The discovery of a potentially habitable exoplanet was announced in February 2012. This Goldilocks planet circles a nearby star dubbed GJ667C. The planet, GJ667Cc twirls around in a triple star system a mere 22 light-years from Earth. It weighs at least 4.5 times as much as our planet, which makes it a so-called "super-Earth."
Furthermore, a recent survey using gravitational microlensing, whereby the light of a star is bent by a foreground object, resulting in its magnification, indicates that there are probably more planets than stars in the Milky Way--and that small planets like Earth are more common than gas giants like Jupiter and Saturn, and ice-giants like Uranus and Neptune!
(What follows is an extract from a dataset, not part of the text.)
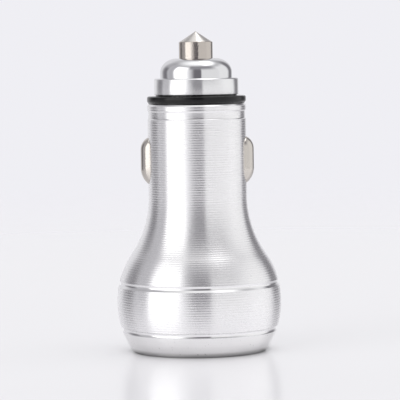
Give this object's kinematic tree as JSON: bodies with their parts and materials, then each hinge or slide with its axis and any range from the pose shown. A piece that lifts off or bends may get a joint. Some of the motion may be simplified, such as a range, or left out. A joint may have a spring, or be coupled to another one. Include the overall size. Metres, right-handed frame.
{
  "type": "car usb charger plug",
  "caption": "Turned metal 12 V car charger plug with a round bulged end, sprung tip and side contacts, and stacked charging sockets.",
  "frame": {"origin": "middle of the rim that the plug stands on, at the socket end", "axes": "+Z along the plug to the tip contact, +X to the right-hand side contact, and the two sockets stacked along Y"},
  "size_m": [0.0336, 0.0336, 0.0655],
  "materials": {
    "turned_aluminium": "fine turned ridges, bright satin",
    "polished_plate": "polished nickel plate",
    "nickel": "bright nickel plate on brass",
    "black_nylon": "fine moulded matte",
    "black_plate": "moulded, half gloss",
    "socket_steel": "folded plated sheet",
    "socket_insulator": "moulded white",
    "socket_contact": "gold flash",
    "spring_steel": "drawn wire",
    "terminal_brass": "stamped brass",
    "board": "green solder mask",
    "ferrite": "fired ferrite",
    "copper_winding": "lacquered copper wire",
    "can": "dark sleeve on an aluminium can",
    "chip": "moulded epoxy",
    "chip_ceramic": "fired ceramic with tinned ends",
    "lead": "red insulation",
    "clear": "clear moulded pin"
  },
  "bodies": {
    "plug_body": {"contact_spring": "spring_steel", "nose_cap": "polished_plate", "insulating_ring": "black_nylon", "housing": "turned_aluminium", "side_spring_left": "spring_steel", "side_spring_right": "spring_steel", "carrier": "black_nylon", "spring_terminal": "terminal_brass", "ground_terminal": "terminal_brass", "positive_lead": "lead", "main_board": "board", "port_board": "board", "face_plate": "black_plate", "light_guide": "clear", "indicator_led": "clear", "inductor_core": "ferrite", "inductor_coil": "copper_winding", "input_capacitor": "can", "output_capacitor": "can", "regulator_chip": "chip", "diode": "chip", "fuse": "chip_ceramic", "chip_resistors": "chip_ceramic", "chip_capacitors": "chip_ceramic", "port_control_chips": "chip", "usb_shell_front": "socket_steel", "usb_shell_rear": "socket_steel", "usb_tongue_front": "socket_insulator", "usb_tongue_rear": "socket_insulator", "usb_pins_front": "socket_contact", "usb_pins_rear": "socket_contact"},
    "tip": {"centre_contact": "nickel"},
    "left_contact": {"contact_left": "nickel"},
    "right_contact": {"contact_right": "nickel"}
  },
  "joints": [
    {"name": "tip_press", "type": "slide", "parent": "plug_body", "child": "tip", "axis": [0, 0, -1], "range_m": [0, 0.003], "stiffness_N_per_m": 1200, "springref_m": -0.002, "deforming": ["contact_spring"]},
    {"name": "left_press", "type": "slide", "parent": "plug_body", "child": "left_contact", "axis": [1, 0, 0], "range_m": [0, 0.0014], "stiffness_N_per_m": 1500, "springref_m": -0.0012, "deforming": ["side_spring_left"]},
    {"name": "right_press", "type": "slide", "parent": "plug_body", "child": "right_contact", "axis": [-1, 0, 0], "range_m": [0, 0.0014], "stiffness_N_per_m": 1500, "springref_m": -0.0012, "deforming": ["side_spring_right"]}
  ]
}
Gravitational microlensing permits the detection of small planets in wide orbits around their stars, in contrast to the Doppler technique. This finding was announced in January 2012 by Dr. Arnaud Cassan of the Paris Institute of Astrophysics, who led the research team.
The truth does not change whether it is believed or not. About 300,000,000 years ago, humanity's ancestral organisms commenced their momentous Great Crawl out of Earth's primeval waters to evolve into land-dwelling creatures. With the curiosity so characteristic of our adventurous species, we now take to flight, soaring high beyond Earth's clouds and into space--and with a lucky White Rabbit to guide us into our Cosmic Wonderland, we begin a new stage, from land-dwelling creatures to space-farers. And we seek in the wild wilderness of the Universe others who share it with us.